July 12: Just Love It

In their first 14 days here each of the top 3 runners had, what you could easily call, good starts.  On day 15 each of them would pass beyond the 1,000 mile mark and then from this moment on something inexplicably changed for all of them.  Since then the level of effort and overall intensity has risen to an astonishing new height.  Igor is the man currently holding down the 3rd position but really barely a slight breeze separates one from the other.

On day 15 Igor entered the rarefied atmosphere of the 130 lap per day club and since then has shown no interest in easing back on what appears to be a full throttle drive to the finish line.  Which, at the start of day 31 is still 1000 miles away.  This means that each day he has been consistently running at least 70 miles a day.  It was hot yesterday and the humidity has crept over everyone with its relentless stifling weight.  In the mornings Igor most often arrives looking tired and drained.  Once the day starts however he just seems able to go and go.  He tells me that it is in the night time that he feels most awake and alive.
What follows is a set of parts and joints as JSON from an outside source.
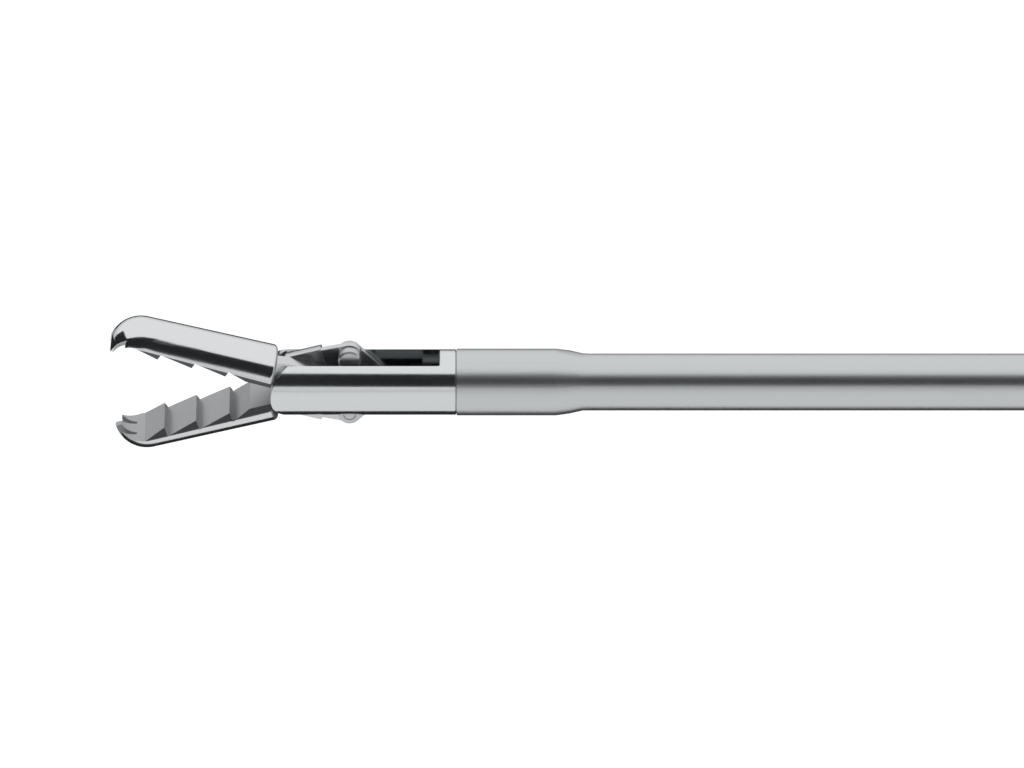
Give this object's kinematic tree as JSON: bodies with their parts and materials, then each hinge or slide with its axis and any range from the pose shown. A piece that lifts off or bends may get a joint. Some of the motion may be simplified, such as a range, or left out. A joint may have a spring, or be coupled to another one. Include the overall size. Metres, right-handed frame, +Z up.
{
  "type": "laparoscopic grasper",
  "caption": "Long thin surgical grasper: double-action clawed jaws on a steel tube, rotation wheel, and ring handle with a ratchet.",
  "frame": {"origin": "on the shaft's axis, at the seam between the jaw head and the tube", "axes": "+X along the shaft towards the handle, jaws at -X, +Z up away from the finger loop, jaws open in the XZ plane"},
  "size_m": [0.44, 0.0238, 0.102],
  "materials": {
    "satin_tube": "satin, finely ground lengthwise",
    "polished_steel": "polished stainless steel",
    "polished_jaw": "polished outside, matt teeth",
    "link_steel": "fine ground",
    "rod_steel": "drawn bar",
    "guide_plastic": "natural white",
    "seal_rubber": "moulded",
    "wheel_plastic": "fine grained",
    "screw_steel": "turned",
    "spring_steel": "drawn wire",
    "satin_handle": "bead blasted satin",
    "ratchet_steel": "fine ground"
  },
  "bodies": {
    "handle": {"fixed_handle": "satin_handle", "hub_bearing_bush": "guide_plastic", "detent_ball": "rod_steel", "detent_spring": "spring_steel", "lever_pivot_screw": "screw_steel", "lever_pivot_nut": "screw_steel", "pawl_pin": "screw_steel", "pawl_spring": "spring_steel"},
    "shaft": {"jaw_head": "polished_steel", "jaw_pivot_pin": "polished_steel", "outer_tube": "satin_tube", "rod_guide_bushes": "guide_plastic", "shaft_hub": "polished_steel", "flush_port": "polished_steel", "rod_seal": "seal_rubber", "rotation_wheel": "wheel_plastic", "wheel_set_screw": "screw_steel", "hub_retaining_clip": "spring_steel"},
    "push_rod": {"push_rod": "rod_steel", "rod_tongue_pin": "rod_steel", "rod_ball_end": "rod_steel", "rod_lock_nut": "rod_steel"},
    "lower_jaw": {"lower_jaw": "polished_jaw", "lower_jaw_link_pin": "polished_steel"},
    "upper_jaw": {"upper_jaw": "polished_jaw", "upper_jaw_link_pin": "polished_steel"},
    "lower_jaw_link": {"lower_jaw_link": "link_steel"},
    "upper_jaw_link": {"upper_jaw_link": "link_steel"},
    "thumb_lever": {"thumb_lever": "satin_handle", "ratchet_bar": "ratchet_steel", "ratchet_rivets": "screw_steel"},
    "ratchet_pawl": {"ratchet_pawl": "ratchet_steel"}
  },
  "joints": [
    {"name": "shaft_rotation", "type": "hinge", "parent": "handle", "child": "shaft", "pos_m": [0.302, 0, 0], "axis": [1, 0, 0], "continuous": true},
    {"name": "thumb_lever", "type": "hinge", "parent": "handle", "child": "thumb_lever", "pos_m": [0.346, 0, -0.005], "axis": [0, 1, 0], "range_deg": [0, 15.29]},
    {"name": "rod_pull", "type": "slide", "parent": "shaft", "child": "push_rod", "axis": [1, 0, 0], "range_m": [0, 0.00132]},
    {"name": "lower_jaw_pivot", "type": "hinge", "parent": "shaft", "child": "lower_jaw", "pos_m": [-0.01344, 0, 0], "axis": [0, 1, 0], "range_deg": [0, 15.7]},
    {"name": "upper_jaw_pivot", "type": "hinge", "parent": "shaft", "child": "upper_jaw", "pos_m": [-0.01344, 0, 0], "axis": [0, 1, 0], "range_deg": [-15.7, 0]},
    {"name": "lower_link_pivot", "type": "hinge", "parent": "lower_jaw", "child": "lower_jaw_link", "pos_m": [-0.0094, 0, 0.00255], "axis": [0, 1, 0], "range_deg": [-38.31, 0]},
    {"name": "upper_link_pivot", "type": "hinge", "parent": "upper_jaw", "child": "upper_jaw_link", "pos_m": [-0.0094, 0, -0.00255], "axis": [0, 1, 0], "range_deg": [0, 38.31]},
    {"name": "ratchet_release", "type": "hinge", "parent": "handle", "child": "ratchet_pawl", "pos_m": [0.32621, 0, -0.03369], "axis": [0, 1, 0], "range_deg": [-8, 0]}
  ],
  "couplings": [
    {"joint": "rod_pull", "follows": "thumb_lever", "m_per_rad": 0.0049409},
    {"joint": "lower_jaw_pivot", "follows": "thumb_lever", "ratio": 1.0267},
    {"joint": "upper_jaw_pivot", "follows": "thumb_lever", "ratio": -1.0267},
    {"joint": "lower_link_pivot", "follows": "thumb_lever", "ratio": -2.5048},
    {"joint": "upper_link_pivot", "follows": "thumb_lever", "ratio": 2.5048}
  ]
}
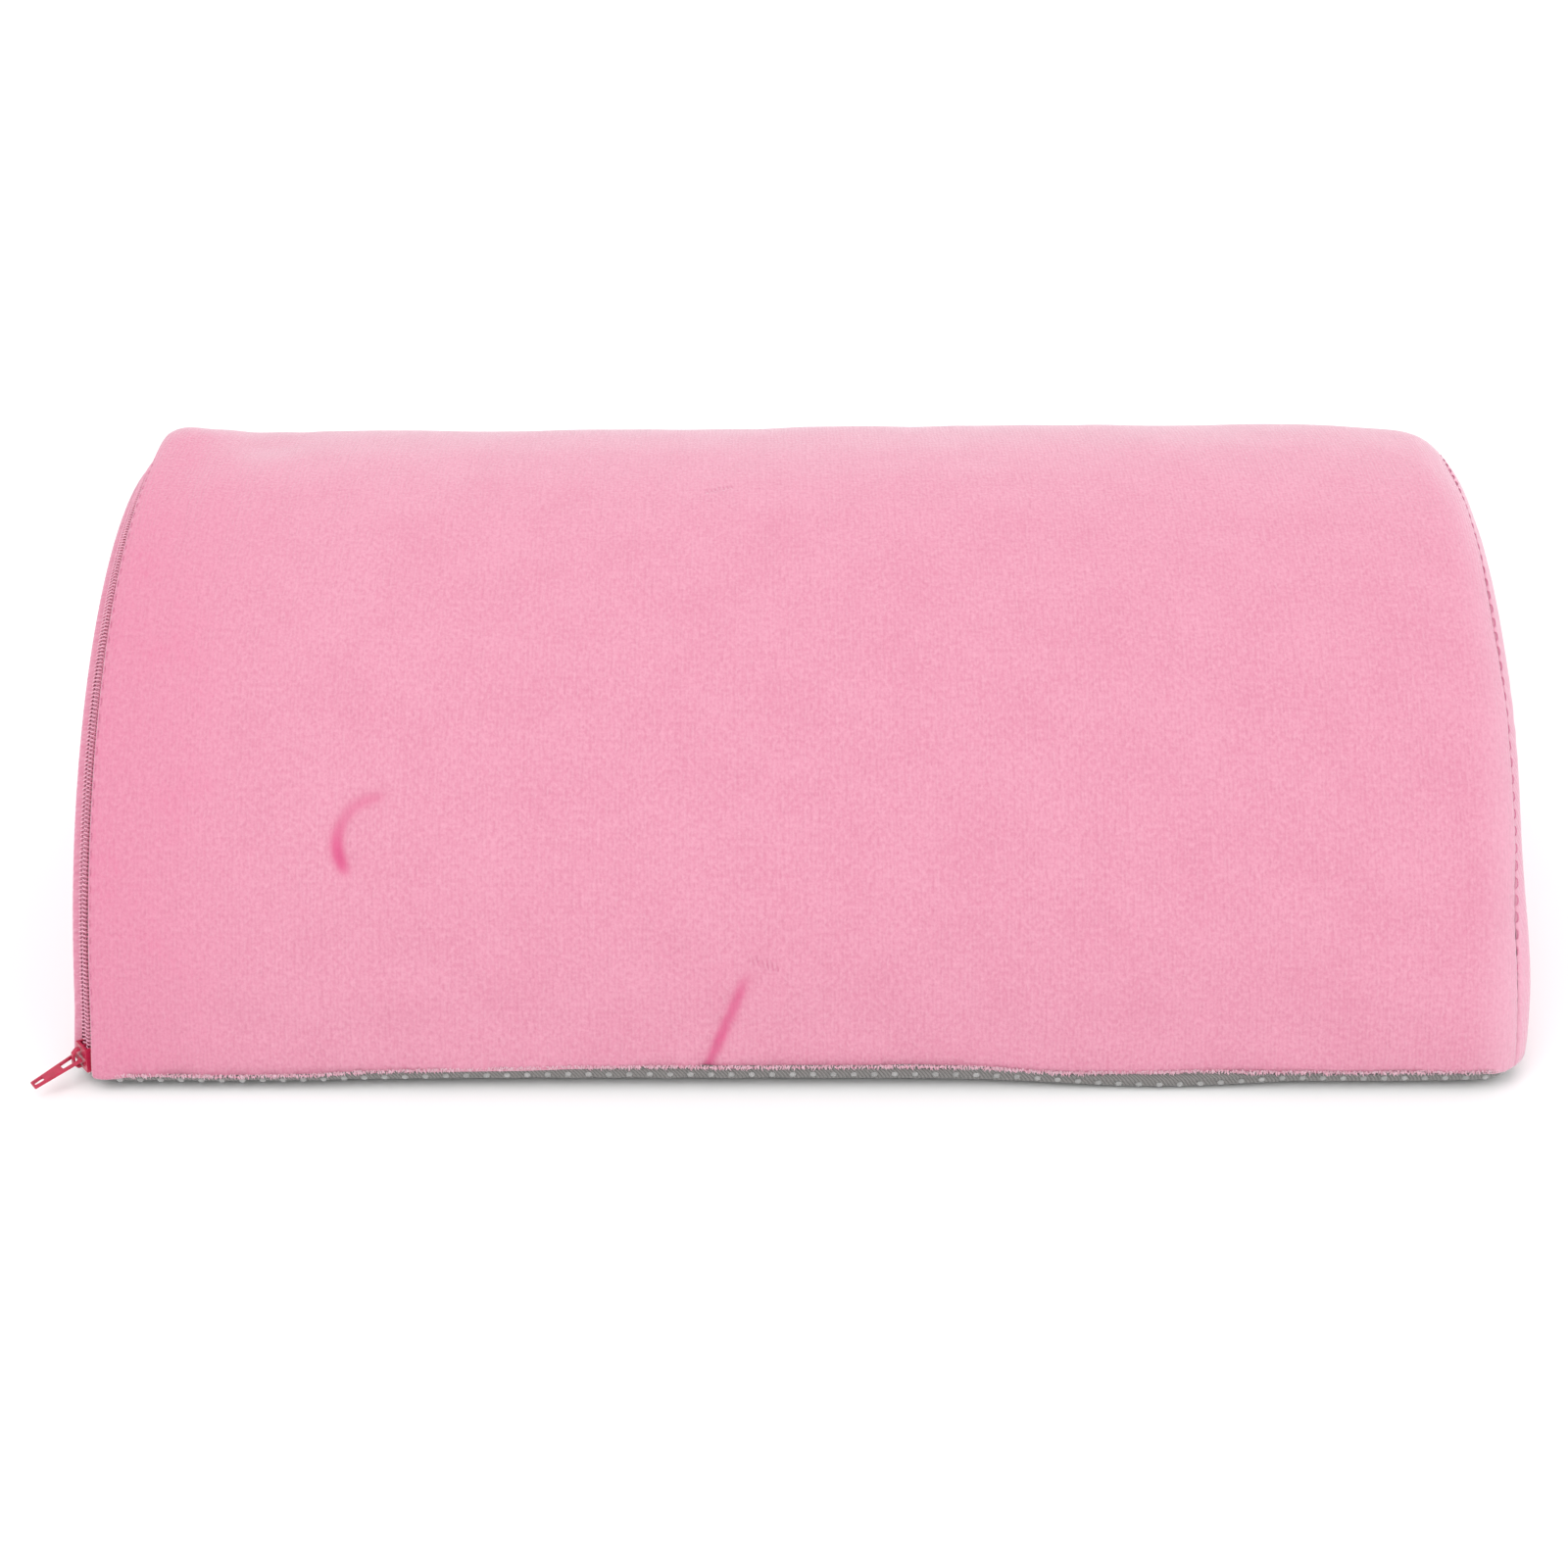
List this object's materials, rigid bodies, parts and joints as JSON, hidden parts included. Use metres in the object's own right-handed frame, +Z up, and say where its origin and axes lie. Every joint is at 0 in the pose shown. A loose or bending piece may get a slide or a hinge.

He is not comfortable with his English and this just adds to the quietness and stillness that seems to constantly envelop him.  With some translation help from Stutisheel he explains, “there are times when I feel very good inside and I don’t want to speak to anybody.  Just be in myself.”  I ask him if this is one of those occasions, and he tells me that he is still waking up.  This appears to be a time when a little joking makes him feel more alert.

Yesterday was the first really hot day on the course, he says it was also his hardest day.  “Today will be better.”

The humidity was oppressive and appears as though a few more days of it remains.  Despite this he still managed 130 laps.  “I also do not want to give up.  So I am trying not to give up, and do my best.  Yesterday I stayed longer on the course then usual.  Usually I leave at 10:30, yesterday I stayed until 11:00.”

For me he is a marvelous enigma.  With the language barrier it is hard to know exactly how his race is going but he seems more than content with this powerful world that he is now fully engaged in.  He expresses a lot though with his quiet smiles and bright eyes. His is a calm and steady presence.  At the same time he communicates all that he needs to with his running.  He accumulates laps with conveyor belt speed and consistency.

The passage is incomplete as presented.